Systematic study of tunable laser cooling for trapped-ion experiments

TL;DR

This paper presents a comprehensive analysis of quenched sideband cooling in trapped ions, introducing a theoretical simulation approach, experimentally benchmarking it with Yb+ ions, and exploring its implications for optical clock accuracy.

Contribution

It introduces a new theoretical method for simulating laser cooling dynamics and benchmarks it experimentally, advancing understanding of ion cooling regimes and their effects.

Findings

Optimal conditions for fast ground-state cooling identified

First experimental study of quenched cooling in various regimes

Impact of non-thermal distributions on optical clock shifts

Abstract

We report on a comparative analysis of quenched sideband cooling in trapped ions. We introduce a theoretical approach for time-efficient simulation of the temporal cooling characteristics and derive the optimal conditions providing fast laser cooling into the ion's motional ground state. The simulations were experimentally benchmarked with a single $^{172}$Yb$^+$ ion confined in a linear Paul trap.
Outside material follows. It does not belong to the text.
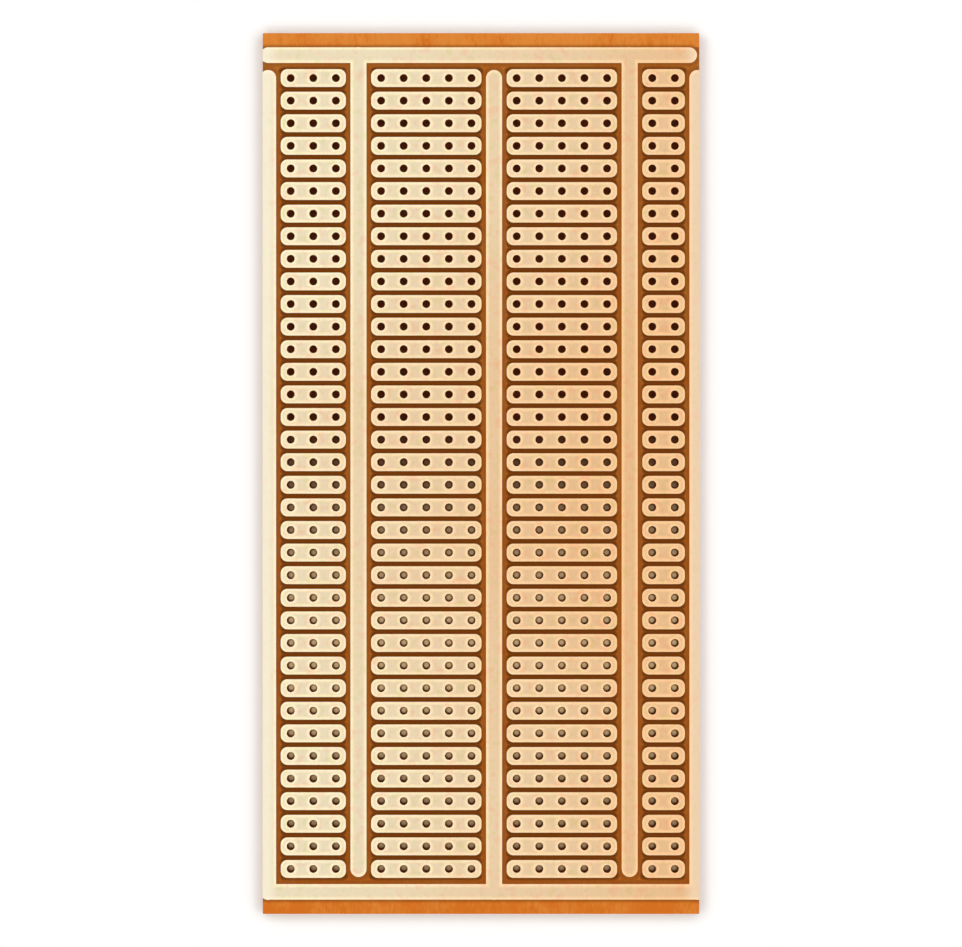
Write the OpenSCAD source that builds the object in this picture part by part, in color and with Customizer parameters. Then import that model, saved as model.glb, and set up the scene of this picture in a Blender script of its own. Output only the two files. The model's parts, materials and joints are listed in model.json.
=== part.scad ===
// Prototype board: one sheet of phenolic-paper laminate with etched copper foil on one face.
// Every row has pads that join a few lead holes each. Two comb-shaped conductors reach in from
// the ends of the board, and their fingers run between the groups of pads.
// The origin is the centre of the underside: +X across the board, +Y along it, +Z out of the foil.

/* [Hole grid] */
// Distance between neighbouring lead holes, across and along the board
pitch = 2.54; // [2.4:0.01:3]
// Rows of pads along the board
rows = 36; // [4:1:48]
// Lead holes that each pad of a row joins, from left to right
pad_holes = [3, 5, 5, 2]; // [1:1:8]
// Diameter of a lead hole
hole_d = 0.9; // [0.6:0.05:1.3]

/* [Pads] */
// How far a pad reaches past the centre of its outer hole
pad_reach = 1.12; // [0.9:0.01:1.3]
// Bare gap between the pads of neighbouring rows
pad_gap = 0.54; // [0.3:0.01:0.7]
// Radius of a pad's corners
pad_corner_r = 0.75; // [0.2:0.05:0.8]

/* [Combs] */
// Bare gap between a finger and the ends of the pads beside it
finger_gap = 0.52; // [0.3:0.01:0.7]
// Width of the bar that joins the fingers of a comb
bar_w = 1.75; // [1:0.05:3]
// Bare gap between a bar and the row of pads beside it
bar_gap = 0.7; // [0.3:0.05:2]
// Bare laminate between the right end of the upper comb's bar and the right edge of the board
upper_bar_margin = 0.25; // [0.1:0.05:2]

/* [Laminate] */
// Bare strip outside each bar, at both ends of the board
end_strip = 1.6; // [0.5:0.1:6]
// Left edge of the board, measured from the centre line of the finger beside it
left_margin = 0.6; // [0.2:0.05:3]
// Right edge of the board, measured from the centre line of the finger beside it
right_margin = 0.2; // [0.1:0.05:3]
// Thickness of the laminate
laminate_t = 1.5; // [0.8:0.1:2.4]
// Thickness of the copper foil
foil_t = 0.035; // [0.018:0.001:0.105]

/* [Hidden] */
$fn = 48;

// Columns of the grid are counted from the first hole. A free column on each side of every
// group of pads holds a finger.
groups = len(pad_holes);
function holes_before(group) = group == 0 ? 0 : holes_before(group - 1) + pad_holes[group - 1];
function first_column(group) = holes_before(group) + group;
function finger_column(finger) = first_column(finger) - 1;

pad_w = pitch - pad_gap;
finger_w = 2 * (pitch - pad_reach - finger_gap);
board_w = left_margin + (finger_column(groups) - finger_column(0)) * pitch + right_margin;
board_l = (rows - 1) * pitch + pad_w + 2 * (bar_gap + bar_w + end_strip);

function column_x(column) = left_margin - board_w / 2 + (column - finger_column(0)) * pitch;
function row_y(row) = ((rows + 1) / 2 - row) * pitch;

upper_bar_y = board_l / 2 - end_strip - bar_w / 2;
lower_bar_y = -upper_bar_y;
upper_bar_end_x = board_w / 2 - upper_bar_margin - bar_w / 2;

function row_name(row) = str("pads_row_", row < 10 ? "0" : "", row);

module board_outline() square([board_w, board_l], center = true);

// Lead holes of one group of pads in one row
module hole_line(group, row) {
    for (column = [0:pad_holes[group] - 1])
        translate([column_x(first_column(group) + column), row_y(row)]) circle(d = hole_d);
}

// Rectangle with round corners about the origin
module round_rectangle(length, width, corner_r) {
    square([length - 2 * corner_r, width], center = true);
    square([length, width - 2 * corner_r], center = true);
    for (x = [-1, 1], y = [-1, 1])
        translate([x * (length / 2 - corner_r), y * (width / 2 - corner_r)]) circle(r = corner_r);
}

// Straight conductor with round ends
module track(start, angle, length, width) {
    translate(start) rotate(angle) {
        translate([0, -width / 2]) square([length, width]);
        circle(d = width);
        translate([length, 0]) circle(d = width);
    }
}

// Outline of a comb: a bar, and fingers that each end on the centre line of the furthest row
module comb_outline(bar_y, bar_end_x, fingers, tip_y) {
    bar_start_x = column_x(finger_column(0));
    intersection() {
        union() {
            track([bar_start_x, bar_y], 0, bar_end_x - bar_start_x, bar_w);
            for (finger = fingers)
                track([column_x(finger_column(finger)), bar_y], tip_y > bar_y ? 90 : -90,
                      abs(tip_y - bar_y), finger_w);
        }
        board_outline();
    }
}

// Lays an outline on the laminate as a sheet of foil
module foil(shade) color(shade) translate([0, 0, laminate_t]) linear_extrude(foil_t) children();

module laminate() {
    color("peru") linear_extrude(laminate_t) difference() {
        board_outline();
        for (group = [0:groups - 1], row = [1:rows]) hole_line(group, row);
    }
}

// Bar along the upper end, with every second finger from the second on
module upper_comb() {
    foil("wheat") comb_outline(upper_bar_y, upper_bar_end_x, [1:2:groups], row_y(rows));
}

// Bar along the lower end, with every second finger from the first on
module lower_comb() {
    foil("wheat") comb_outline(lower_bar_y, column_x(finger_column(groups)), [0:2:groups], row_y(1));
}

// The pads of one row, each a separate piece of foil
module pads_row(row) {
    foil("burlywood") for (group = [0:groups - 1]) {
        span = (pad_holes[group] - 1) * pitch;
        middle_x = column_x(first_column(group)) + span / 2;
        difference() {
            translate([middle_x, row_y(row)])
                round_rectangle(span + 2 * pad_reach, pad_w, pad_corner_r);
            hole_line(group, row);
        }
    }
}

laminate();
upper_comb();
lower_comb();
for (row = [1:rows])
    pads_row(row);
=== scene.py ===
"""Prototype board: its finishes, and a floor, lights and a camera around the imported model."""
import json

import bpy
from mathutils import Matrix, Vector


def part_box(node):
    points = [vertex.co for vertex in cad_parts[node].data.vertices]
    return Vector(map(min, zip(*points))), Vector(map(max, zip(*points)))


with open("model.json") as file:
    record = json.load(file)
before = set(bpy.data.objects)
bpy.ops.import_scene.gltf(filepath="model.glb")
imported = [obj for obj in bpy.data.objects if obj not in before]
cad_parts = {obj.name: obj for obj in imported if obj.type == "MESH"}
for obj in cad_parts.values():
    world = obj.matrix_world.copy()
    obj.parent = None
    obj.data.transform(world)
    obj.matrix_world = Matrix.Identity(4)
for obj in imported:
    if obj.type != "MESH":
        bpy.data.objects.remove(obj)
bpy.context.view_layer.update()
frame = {"nodes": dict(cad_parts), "record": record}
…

Sideband cooling was carried out on a narrow quadrupole transition, enhanced with an additional clear-out laser for controlling the effective linewidth of the cooling transition. Quench cooling was thus for the first time studied in the resolved sideband, intermediate and semi-classical regime. We discuss the non-thermal distribution of Fock states during laser cooling and reveal its impact on time dilation shifts in optical atomic clocks.